Thank you all for listening to me. I know these threads get a little crazy. Whether you agree with me or not is up to you. This is just one ex power supply designer's opinion. Thats what makes this hobby so much fun.

FYI...My DYI designed system is in our upstairs listening room. I enjoy what Nelson Pass has designed so much that I have an X350.5, X1 and Xono in my living room. If I could only be 1/100th as good an audio designer as Nelson that would be something.
Hi Liguy: It sounds like you've done due listening diligence in revealing systems, so if you've never heard a difference, no one can argue with that. Just count yourself lucky I guess, even if I don't quite see how power supplies for missle-guidance systems (of which I would wonder whether they need have their output modulated over as wide a frequency and dynamic spectrum as is present in music?) ought necessarily to correlate with listening impressions in high-end audio systems.

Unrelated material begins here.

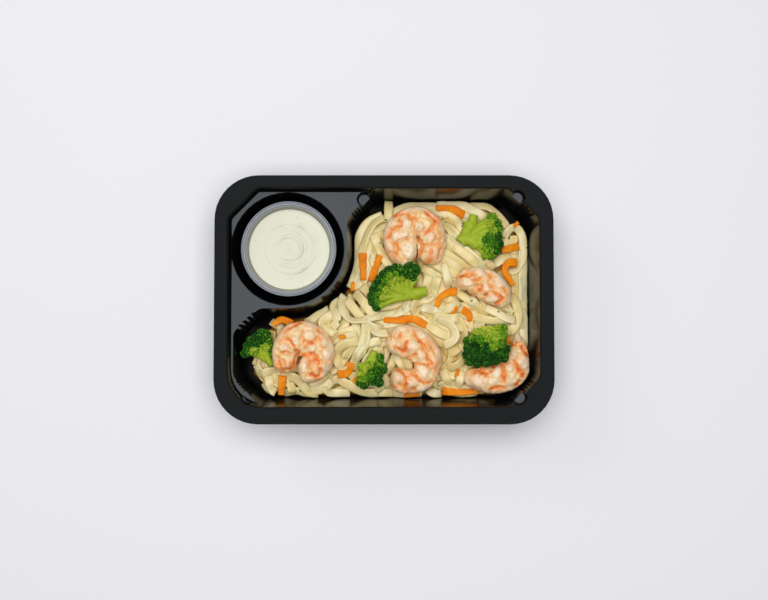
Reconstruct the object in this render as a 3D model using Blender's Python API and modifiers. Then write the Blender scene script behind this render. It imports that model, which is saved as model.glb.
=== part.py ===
"""A single-serve hot meal in a black thermoformed tray.

Fettuccine with curled shrimps, broccoli florets and carrot strips fills an L-shaped
compartment, and a clear cup of creamy dip stands in a round well in the corner.

The frame has +X to the right, +Y to the back and +Z up. The origin is the centre of the
tray's outline, on the surface that the tray stands on. Lengths are in metres.
"""
import math
import random

import bmesh
import bpy
from mathutils import Matrix, Vector
from mathutils.bvhtree import BVHTree

MM = 0.001
SEED = 11
GAP = 0.3 * MM

# Tray: outline, heights and sheet
TRAY_LENGTH = 225.8 * MM
TRAY_WIDTH = 165.6 * MM
TRAY_CORNER = 29.5 * MM
TRAY_HEIGHT = 40.0 * MM
FLANGE_SHEET = 1.0 * MM
LIP_DROP = 2.8 * MM
LIP_SHEET = 0.9 * MM
EDGE_ROUND = 0.7 * MM
SHEET = 0.8 * MM
DRAFT = math.tan(math.radians(10.5))
SHOULDER = 1.5 * MM
FLOOR_FILLET = 4.0 * MM

# Tray: the corners of the L-shaped compartment, clockwise, each with its fillet radius
WELL_X, WELL_Y = -64.8 * MM, 34.2 * MM
RIDGE_RADIUS = 39.0 * MM
OPENING_LEFT, OPENING_RIGHT = -102.0 * MM, 103.4 * MM
OPENING_BACK, OPENING_FRONT = 73.8 * MM, -71.2 * MM
RIDGE_X = WELL_X + RIDGE_RADIUS
RIDGE_Y = WELL_Y - RIDGE_RADIUS
CORNER_ROUND = 8.0 * MM

# Tray: ribs on the cut corners and the notches that keep stacked trays apart
FLUTE_DEPTH = 0.9 * MM
FLUTE_COUNT = 4
NOTCH_RADIUS = 4.6 * MM
NOTCH_ALONG = 8.5 * MM
NOTCH_SHARE = 0.46
FILLET_REACH = 3.8 * MM

# Tray: the lowered deck round the well, and the well
DECK_Z = 33.0 * MM
DECK_OVERLAP = 0.15 * MM
DECK_CORNER = 24.0 * MM
WELL_RADIUS = 37.4 * MM
WELL_FLOOR_RADIUS = 31.5 * MM
WELL_FLOOR_Z = 3.8 * MM

# Cup and dip
CUP_X, CUP_Y = -64.1 * MM, 34.3 * MM
CUP_RIM_RADIUS = 32.1 * MM
CUP_RIM_Z = 32.3 * MM
CUP_WALL = 0.5 * MM
CUP_BASE_RADIUS = 22.5 * MM
DIP_Z = 26.2 * MM
DIP_SWIRL = 0.45 * MM
DIP_SWIRL_PITCH = 8.5 * MM

# Noodles: the heap that the loose strands lie on, and a strand's cross-section
HEAP_BOTTOM_Z = 1.3 * MM
HEAP_MIDDLE_Z = 20.5 * MM
HEAP_EDGE_Z = 15.5 * MM
HEAP_CLEARANCE = 1.0 * MM
HEAP_CELL = 10.5 * MM

# Dishes in the heap that heavy toppings have pressed: middle, radius and depth
HEAP_DISHES = [
    (77.0 * MM, -38.0 * MM, 30.0 * MM, 6.5 * MM),
    (-85.6 * MM, -33.0 * MM, 18.0 * MM, 3.0 * MM),
    (5.4 * MM, 9.4 * MM, 20.0 * MM, 2.0 * MM),
    (69.5 * MM, 42.0 * MM, 16.0 * MM, 2.5 * MM),
]

# Noodles: a strand
NOODLE_WIDTH = 6.2 * MM
NOODLE_THICKNESS = 2.0 * MM
NOODLE_COUNT = 17
NOODLE_STEP = 6.5 * MM

# Carrot strips
CARROT_WIDTH = 5.2 * MM
CARROT_THICKNESS = 2.6 * MM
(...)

I heard an immediate difference the very first time I tried an aftermarket power cord with an amp around 12 years ago, and even though my gear is considerably better now than it was then, I continue to hear improvements, if not as drastic. (To me, power cords are more sonically consequential than interconnects, at least on a par with speaker cables. In fact, I recently ordered two more of my preferred power cord from my dealer, at a combined cost of about $1k. While hardly the most expensive model going, it still freaks me out a bit to think that I 'have' to spend even this much on power cords. But I'm just not as satisfied with the sound of my system if I don't, and since my investment in the gear they power is many times that amount, it seems justified if the ultimate goal is maximum enjoyment of recorded music.)

A couple things of note I find interesting:

It's easy to understand why an aftermarket cord might sound better than a stock cord, regardless of power supply considerations. What I've never had explained to me, and indeed suspect no one may be able to adequately explain or predict, is the fact that even among various aftermarket cords, all with better shielding and of heavier gauge than stock cords, there remain meaningful differences in sonic character. I don't think differences in resistance are significant enough to be the answer, but although I do feel that complex impedance must surely be a big part of it, I somehow doubt that is the entire story either.

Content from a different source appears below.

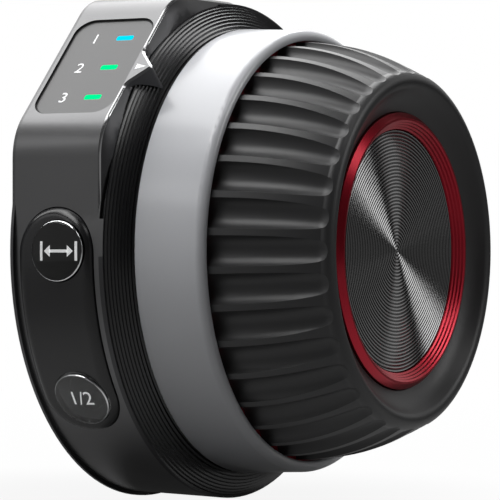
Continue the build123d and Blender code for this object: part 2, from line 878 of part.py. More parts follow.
def spindle():
    body = turned(
        (deck_front, 0),
        (deck_front, spindle_flange_radius),
        (flange_front, spindle_flange_radius),
        (flange_front, spindle_shoulder_radius),
        (bearing_start - tube_gap, spindle_shoulder_radius),
        (bearing_start - tube_gap, spindle_radius),
        (spindle_end, spindle_radius),
        (spindle_end, 0),
    )
    for place in spindle_screw_places():
        body = body - rod(section(deck_front), 0, spindle_shank_length - deck_thickness + slip,
                          spindle_shank_radius + screw_play, place)
    return body - rod(section(spindle_end), -retainer_shank_length, 0,
                      retainer_shank_radius + screw_play)


def spindle_screw_places():
    for number in range(spindle_screws_count):
        yield polar(spindle_screw_circle, 90 + number * 360 / spindle_screws_count)


def spindle_screws():
    one = screw(spindle_head_radius, spindle_head_height, spindle_shank_radius,
                spindle_shank_length)
    return [Pos(deck_rear, *place) * one for place in spindle_screw_places()]


def friction_washer():
    return tube(flange_front, flange_front + friction_thickness, spindle_flange_radius,
                spindle_shoulder_radius + friction_gap)


def bearing(start):
    """A shielded ball bearing; a shallow groove on each face parts its two races."""
    inner = spindle_radius + bearing_play
    race = (bearing_radius - inner) * bearing_race_share
    end = start + bearing_width
    return turned(
        (start, inner),
        (start, inner + race),
        (start + bearing_groove, inner + race),
        (start + bearing_groove, bearing_radius - race),
        (start, bearing_radius - race),
        (start, bearing_radius),
        (end, bearing_radius),
        (end, bearing_radius - race),
        (end - bearing_groove, bearing_radius - race),
        (end - bearing_groove, inner + race),
        (end, inner + race),
        (end, inner),
    )


def retaining_washer():
    return tube(spindle_end, spindle_end + washer_thickness, washer_radius,
                retainer_shank_radius + slip)


def retaining_screw():
    one = screw(retainer_head_radius, retainer_head_height, retainer_shank_radius,
                retainer_shank_length - slip)
    return Pos(spindle_end + washer_thickness, 0, 0) * Rot(0, 0, 180) * one


def sensor_board():
    return tube(deck_front, deck_front + sensor_board_thickness, sensor_board_outer,
                sensor_board_inner)


def position_sensor():
    start = deck_front + sensor_board_thickness
    return block(section(start), 0, sensor_height, sensor_size, sensor_size,
                 polar(sensor_circle, 0))


def encoder_magnet():
    start = hub_tube_rear + magnet_setback
    return tube(start, start + magnet_length, hub_tube_radius + magnet_width, hub_tube_radius)


def stop_pin():
    end = hub_web_rear + stop_pin_seat
    return rod(section(hub_web_rear), -stop_pin_reach, end - hub_web_rear, stop_pin_radius,
               polar(stop_circle, stop_pin_angle))


def lug_half_angle():
    """Half the lug's spread, so that the pin reaches it just past the wheel's limit."""
    pin = degrees(asin(stop_pin_radius / stop_circle))
    return 180 - wheel_limit - pin - degrees(stop_gap / stop_circle)


def lug_screw_places():
    for side in (-1, 1):
        yield polar(stop_circle, lug_angle + side * lug_screw_offset)


def stop_lug():
    ring = tube(deck_front, deck_front + lug_height, stop_circle + lug_half_width,
                stop_circle - lug_half_width)
    far = 2 * stop_circle
    half = lug_half_angle()
    directions = (lug_angle - half, lug_angle, lug_angle + half)
    sector = make_face(Polyline((0, 0), *[polar(far, angle) for angle in directions], close=True))
    lug = ring & extrude(section(deck_front) * sector, lug_height)
    for place in lug_screw_places():
        lug = lug - rod(section(deck_front), 0, lug_shank_length - deck_thickness + slip,
                        lug_shank_radius + screw_play, place)
    return lug


def stop_lug_screws():
    one = screw(lug_head_radius, lug_head_height, lug_shank_radius, lug_shank_length)
    return [Pos(deck_rear, *place) * one for place in lug_screw_places()]


def nose_steps():
    """The hub's stepped inner wall, from its front rim down to the disc."""
    start = Vector(hub_nose_rim, hub_nose_rim_radius - hub_nose_land)
    end = Vector(disc_front, disc_radius + disc_gap)
    inward = (end - start).normalized().rotate(Axis.Z, -90)
    points = []
    for step in range(2 * hub_nose_steps + 1):
        point = start + (end - start) * (step / (2 * hub_nose_steps))
        if step % 2:
            point = point - inward * hub_nose_step_depth
        points.append((point.X, point.Y))
    return points


def wheel_hub():
    hub = turned(
        (hub_tube_rear, bearing_radius),
        (hub_tube_rear, hub_tube_radius),
        (hub_core_front - hub_plug, hub_tube_radius),
        (hub_core_front - hub_plug, hub_core_radius - hub_core_wall),
        (hub_web_rear, hub_core_radius - hub_core_wall),
        (hub_web_rear, hub_rim_radius - hub_rim_wall),
        (hub_rear, hub_rim_radius - hub_rim_wall),
        (hub_rear, hub_flange_radius),
        (hub_rear + hub_flange_edge, hub_flange_radius),
        (hub_rear + hub_flange_edge, hub_rim_radius),
        (hub_rim_front, hub_rim_radius),
        (hub_rim_front, hub_core_radius),
        (hub_core_front, hub_core_radius),
        (hub_core_front, hub_nose_radius),
        (hub_nose_front, hub_nose_radius),
        (hub_nose_rim, hub_nose_rim_radius),
        *nose_steps(),
        (disc_rear, disc_radius + disc_gap),
        (disc_rear, hub_recess_radius),
        (disc_rear - hub_recess, hub_recess_radius),
        (disc_rear - hub_recess, bearing_radius),
        (front_bearing_start, bearing_radius),
        (front_bearing_start, hub_shoulder_radius),
        (bearing_start + bearing_width, hub_shoulder_radius),
        (bearing_start + bearing_width, bearing_radius),
    )
    return hub - rod(section(hub_web_rear), 0, stop_pin_seat, stop_pin_radius,
                     polar(stop_circle, stop_pin_angle))


def front_disc():
    pitch = disc_radius / disc_grooves
    crests = [(disc_front, disc_radius)]
    for groove in range(disc_grooves):
        outer = disc_radius - groove * pitch
        crests.append((disc_front - disc_groove_depth, outer - pitch / 2))
        crests.append((disc_front, outer - pitch))
    return turned((disc_front - disc_thickness, 0), (disc_front - disc_thickness, disc_radius), *crests)


def marking_ring():
    step = hub_rear + hub_flange_edge
    points = (
        (ring_rear, hub_flange_radius + slip),
        (ring_rear, ring_radius),
        (ring_front, ring_radius - ring_taper),
        (ring_front, ring_lip_radius),
        (hub_rim_front + slip, ring_lip_radius),
        (hub_rim_front + slip, hub_rim_radius + slip),
        (step, hub_rim_radius + slip),
        (step, hub_flange_radius + slip),
    )
    rounds = (0, ring_lip_round, ring_round, ring_lip_round, 0, 0, 0, 0)
    return revolve(make_face(FilletPolyline(*points, radius=rounds, close=True)), Axis.X, 360)


def grip_blank():
    """The grip before its flutes: a barrel with a rounded nose and a dished front."""
    rear = (hub_rim_front, grip_rear_radius)
    waist = (grip_waist, grip_waist_radius)
    corner = (grip_end, grip_end_radius)
    nose = (grip_nose, grip_nose_radius)
    dish = (grip_dish, grip_dish_radius)
    inner = (grip_inner, grip_inner_radius)
    bore = hub_nose_radius + slip
    dish_middle = Vector(*dish) * (1 / 2) + Vector(*inner) * (1 / 2)
    sink = (Vector(*inner) - Vector(*dish)).normalized().rotate(Axis.Z, -90) * grip_dish_depth
    dish_middle = dish_middle + sink
    outline = [
        ThreePointArc(rear, waist, corner),
        ThreePointArc(corner, nose, dish),
        ThreePointArc(dish, (dish_middle.X, dish_middle.Y), inner),
        Polyline(inner, (grip_inner - grip_lip_back, bore), (hub_core_front, bore),
                 (hub_core_front, hub_core_radius), (hub_rim_front, hub_core_radius), rear),
    ]
    return revolve(make_face(outline), Axis.X, 360)


def flute_cutter():
    """One flute: a round bar bent along the barrel, closed by a ball at its front end."""
    barrel = ThreePointArc((hub_rim_front, grip_rear_radius), (grip_waist, grip_waist_radius),
                           (grip_end, grip_end_radius))
    front = 1 - flute_end_setback / barrel.length
    depths = ((0, flute_rear_depth), (1 / 2, flute_middle_depth), (front, flute_front_depth))
    points = []
    for share, depth in depths:
        along = barrel % share
        outward = Vector(-along.Y, along.X)
        points.append(barrel @ share + outward * (flute_radius - depth))
    path = ThreePointArc(*points)
    start = Plane(origin=path @ 0, z_dir=path % 0)
    tail = start.offset(-overrun) * Circle(flute_radius)
    bar = sweep(start * Circle(flute_radius), path=path) + extrude(tail, overrun)
    return bar + Pos(path @ 1) * Sphere(flute_radius)


def rubber_grip():
    cutter = flute_cutter()
    cutters = [Rot(number * 360 / flutes, 0, 0) * cutter for number in range(flutes)]
    return grip_blank() - cutters


# Places that follow from the sizes above
board_front = deck_rear - board_standoff
board_rear = board_front - board_thickness
power_place = board_rear - power_switch_height / 2
battery_rear = cover_thickness + pad_thickness
battery_thickness = board_rear - battery_board_gap - battery_rear
port_place = board_rear - port_height / 2
switch_seat = stem_end - button_travel - switch_free_gap - plunger_height - switch_height
switch_board_seat = switch_seat - switch_board_thickness
board_flat = switch_board_seat - bracket_thickness - board_switch_gap
facet_inner = facet_distance - wall
indicator_board_top = facet_inner - post_height
indicator_screw_seat = indicator_board_top - indicator_board_thickness
bar_foot = indicator_board_top + led_height + led_air
window_depth = window_thickness + window_recess
window_floor = facet_distance - window_depth
flange_front = deck_front + spindle_flange
hub_tube_rear = flange_front + friction_thickness + tube_gap
bearing_start = hub_tube_rear + bearing_setback
front_bearing_start = bearing_start + bearing_spread
spindle_end = front_bearing_start + bearing_width + tube_gap
hub_web_rear = hub_rim_front - hub_web
disc_rear = disc_front - disc_thickness


def build_all():
    """Every sub-part by name."""
    pieces = {
        "housing_shell": housing_shell(),
        "rear_cover": rear_cover(),
        "rear_cover_screws": rear_cover_screws(),
        "mount_insert": mount_insert(),
        "grooved_bezel": grooved_bezel(),
        "button_bezel": button_bezel(),
        "display_window": display_window(),
        "window_gasket": window_gasket(),
        "indicator_board": indicator_board(),
        "indicator_leds": indicator_leds(),
        "indicator_board_screws": indicator_board_screws(),
        "main_board": main_board(),
        "main_board_screws": main_board_screws(),
        "radio_module": radio_module(),
        "antenna": antenna(),
        "charging_port": charging_port(),
        "power_switch": power_switch(),
        "battery_cell": battery_cell(),
        "battery_pad": battery_pad(),
        "spindle": spindle(),
        "spindle_screws": spindle_screws(),
        "friction_washer": friction_washer(),
        "retaining_washer": retaining_washer(),
        "retaining_screw": retaining_screw(),
        "sensor_board": sensor_board(),
        "position_sensor": position_sensor(),
        "stop_lug": stop_lug(),
        "stop_lug_screws": stop_lug_screws(),
        "wheel_hub": wheel_hub(),
        "rubber_grip": rubber_grip(),
        "marking_ring": marking_ring(),
        "front_disc": front_disc(),
        "rear_bearing": bearing(bearing_start),
        "front_bearing": bearing(front_bearing_start),
        "encoder_magnet": encoder_magnet(),
        "stop_pin": stop_pin(),
        "power_button": power_button(),
    }
    for number, place in enumerate(bar_places(), 1):
        pieces[f"light_bar_{number}"] = light_bar(place)
    for name, angle in (("upper", upper_button_angle), ("lower", lower_button_angle)):
        pieces[f"{name}_button"] = side_button(angle)
        pieces[f"{name}_button_lens"] = side_button_lens(angle)
        pieces[f"{name}_switch"] = side_switch(angle)
        pieces[f"{name}_switch_board"] = side_switch_board(angle)
    return pieces


os.makedirs("parts", exist_ok=True)
for name, piece in build_all().items():
    if isinstance(piece, list):
        piece = Compound(children=piece)
    export_step(piece, f"parts/{name}.step")
    print(name, round(piece.volume, 2))
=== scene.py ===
from math import cos, pi, radians, sin
import bmesh
import bpy
from mathutils import Matrix, Vector


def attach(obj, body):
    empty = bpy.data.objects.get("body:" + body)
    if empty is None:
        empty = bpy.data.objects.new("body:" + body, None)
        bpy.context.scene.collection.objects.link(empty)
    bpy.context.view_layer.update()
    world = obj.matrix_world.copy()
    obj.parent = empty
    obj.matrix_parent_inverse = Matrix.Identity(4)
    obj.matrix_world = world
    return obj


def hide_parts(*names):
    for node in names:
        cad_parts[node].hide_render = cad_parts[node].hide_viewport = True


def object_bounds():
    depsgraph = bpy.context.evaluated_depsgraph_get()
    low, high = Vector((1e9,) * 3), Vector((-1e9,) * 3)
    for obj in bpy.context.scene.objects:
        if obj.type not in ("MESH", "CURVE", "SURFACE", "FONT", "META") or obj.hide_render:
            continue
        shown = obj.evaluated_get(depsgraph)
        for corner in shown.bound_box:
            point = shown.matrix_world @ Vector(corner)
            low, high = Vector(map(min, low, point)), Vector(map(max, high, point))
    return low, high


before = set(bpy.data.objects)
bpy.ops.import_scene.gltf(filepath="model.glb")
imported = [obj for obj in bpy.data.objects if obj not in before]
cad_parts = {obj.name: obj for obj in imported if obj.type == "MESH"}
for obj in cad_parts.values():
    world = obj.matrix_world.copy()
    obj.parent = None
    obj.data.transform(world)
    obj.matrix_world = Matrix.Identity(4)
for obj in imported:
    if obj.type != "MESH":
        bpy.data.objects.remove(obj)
cad_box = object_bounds()
mm = 0.001


# Housing shell: a die-cast drum with one squared corner, bead blasted and painted dark gunmetal.
# The sloped facet and the pointer on it are part of the same casting. The edge of the corner and
# of the pointer is cut bright. The slope behind the wheel gets a darker copy of the paint, a
# painted shade.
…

Another thing is the fact that, even if we take the position that power supplies in components aren't as impervious as they perhaps could be, a thorough power conditioning regimen ought to help alleviate this factor. Yet even there, I have no trouble hearing meaningful differences when substituting power cords feeding the power conditioners themselves (in my system, of both the active waveform/voltage-correction and passive balanced/isolation-transformer types), as well as between the power conditioners and the components they feed.

But of course neither of those considerations can be cause for question if you don't hear differences among aftermarket power cords in the first place. So I also find it interesting that on this thread, the two posters who are career EEs both think and find this topic to be more spurious than legit. A small sample size, but it makes me wonder which group, audiophiles who aren't EEs or EEs who are also audiophiles, may bring the more prejudicial biases to their listening impressions.

PS - So what does Nelson Pass have to say about power cords?